Facebook believes you shouldn't have to worry about hacked web passwords.
It's there to protect you, it says.
After the news that hackers obtained 7 million Dropbox passwords
by hacking a third-party service that works with Dropbox, Facebook says
it has a plan to alert you if your password gets stolen.
Security engineer Chris Long says Facebook has been crawling around
websites where hackers sell and expose passwords. Since most people use
the same username/password combination for multiple websites, Facebook
checks if any of the hacked passwords are used for Facebook accounts.

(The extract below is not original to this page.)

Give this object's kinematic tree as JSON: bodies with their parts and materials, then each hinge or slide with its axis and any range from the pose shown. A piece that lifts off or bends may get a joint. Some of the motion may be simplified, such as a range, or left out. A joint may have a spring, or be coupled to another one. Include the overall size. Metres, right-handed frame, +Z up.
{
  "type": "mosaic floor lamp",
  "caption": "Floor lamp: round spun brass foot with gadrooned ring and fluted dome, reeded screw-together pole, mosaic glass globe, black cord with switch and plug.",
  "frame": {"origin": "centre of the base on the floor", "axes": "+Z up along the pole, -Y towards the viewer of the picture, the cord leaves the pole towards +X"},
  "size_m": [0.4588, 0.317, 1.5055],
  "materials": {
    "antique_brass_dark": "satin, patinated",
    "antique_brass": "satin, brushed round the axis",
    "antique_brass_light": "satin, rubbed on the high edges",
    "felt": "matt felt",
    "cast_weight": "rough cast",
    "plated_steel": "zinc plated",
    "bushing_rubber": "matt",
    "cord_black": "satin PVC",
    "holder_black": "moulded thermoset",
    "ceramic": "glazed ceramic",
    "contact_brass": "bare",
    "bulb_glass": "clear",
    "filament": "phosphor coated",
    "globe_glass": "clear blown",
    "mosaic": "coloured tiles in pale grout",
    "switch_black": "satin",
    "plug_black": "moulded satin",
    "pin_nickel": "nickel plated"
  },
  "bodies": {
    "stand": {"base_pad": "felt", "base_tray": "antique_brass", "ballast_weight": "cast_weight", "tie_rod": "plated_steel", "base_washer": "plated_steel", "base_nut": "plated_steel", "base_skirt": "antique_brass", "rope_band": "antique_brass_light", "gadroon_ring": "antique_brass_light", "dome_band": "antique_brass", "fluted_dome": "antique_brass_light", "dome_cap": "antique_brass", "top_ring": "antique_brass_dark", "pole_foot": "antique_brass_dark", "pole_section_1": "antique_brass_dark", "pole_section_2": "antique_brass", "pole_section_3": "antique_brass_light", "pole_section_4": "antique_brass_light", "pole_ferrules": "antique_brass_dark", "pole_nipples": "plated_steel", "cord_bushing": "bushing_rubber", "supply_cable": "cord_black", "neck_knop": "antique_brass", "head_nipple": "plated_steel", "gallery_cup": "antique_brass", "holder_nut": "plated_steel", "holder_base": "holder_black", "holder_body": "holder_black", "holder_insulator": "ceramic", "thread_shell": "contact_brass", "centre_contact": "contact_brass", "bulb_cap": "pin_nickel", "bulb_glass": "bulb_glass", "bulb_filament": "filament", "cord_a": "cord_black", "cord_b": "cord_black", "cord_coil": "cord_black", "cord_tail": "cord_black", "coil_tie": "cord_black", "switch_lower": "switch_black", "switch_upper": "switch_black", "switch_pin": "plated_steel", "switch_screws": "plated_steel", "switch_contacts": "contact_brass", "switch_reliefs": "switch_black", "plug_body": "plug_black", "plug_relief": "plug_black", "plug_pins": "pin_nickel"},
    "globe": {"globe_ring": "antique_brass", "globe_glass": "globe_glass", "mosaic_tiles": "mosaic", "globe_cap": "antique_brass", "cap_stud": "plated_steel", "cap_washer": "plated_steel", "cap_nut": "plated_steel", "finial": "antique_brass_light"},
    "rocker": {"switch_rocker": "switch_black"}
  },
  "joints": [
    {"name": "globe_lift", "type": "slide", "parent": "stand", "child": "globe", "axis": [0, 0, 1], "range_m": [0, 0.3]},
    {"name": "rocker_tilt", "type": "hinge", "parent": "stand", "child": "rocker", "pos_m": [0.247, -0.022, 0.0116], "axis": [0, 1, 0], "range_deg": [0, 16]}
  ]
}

If if finds a hacked password, Facebook disables the password and
notifies the account holder that this password is owned by hackers.
(By the way, Facebook doesn't store these stolen passwords outright.

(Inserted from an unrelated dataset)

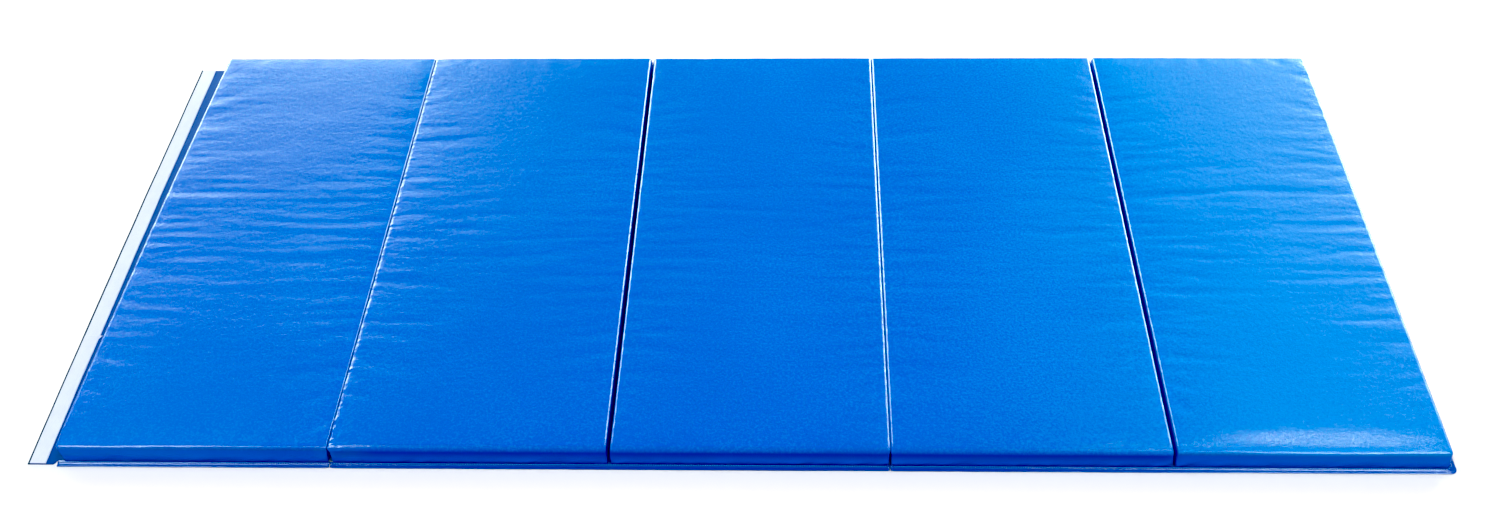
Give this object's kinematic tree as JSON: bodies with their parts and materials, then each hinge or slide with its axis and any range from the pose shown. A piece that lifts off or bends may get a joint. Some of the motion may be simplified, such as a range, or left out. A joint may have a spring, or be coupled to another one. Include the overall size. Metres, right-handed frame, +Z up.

It uses what's known as a "hash" — a unique mathematical representation
of them. If the hashes are identical, then it knows the user
names/passwords are identical without knowing exactly what they are.)
Facebook has actually been doing this ever since that huge hack of Adobe passwords last year, it says and you don't need to do anything for it to watch over your Facebook password.
But with the latest Dropbox password news, Facebook suggests you take
better advantage of this safekeeping service. It wants you to use your
Facebook login for your other websites.
In April, Facebook updated its login and announced something called Anonymous Login. Anonymous Login is still in beta. You have to request access.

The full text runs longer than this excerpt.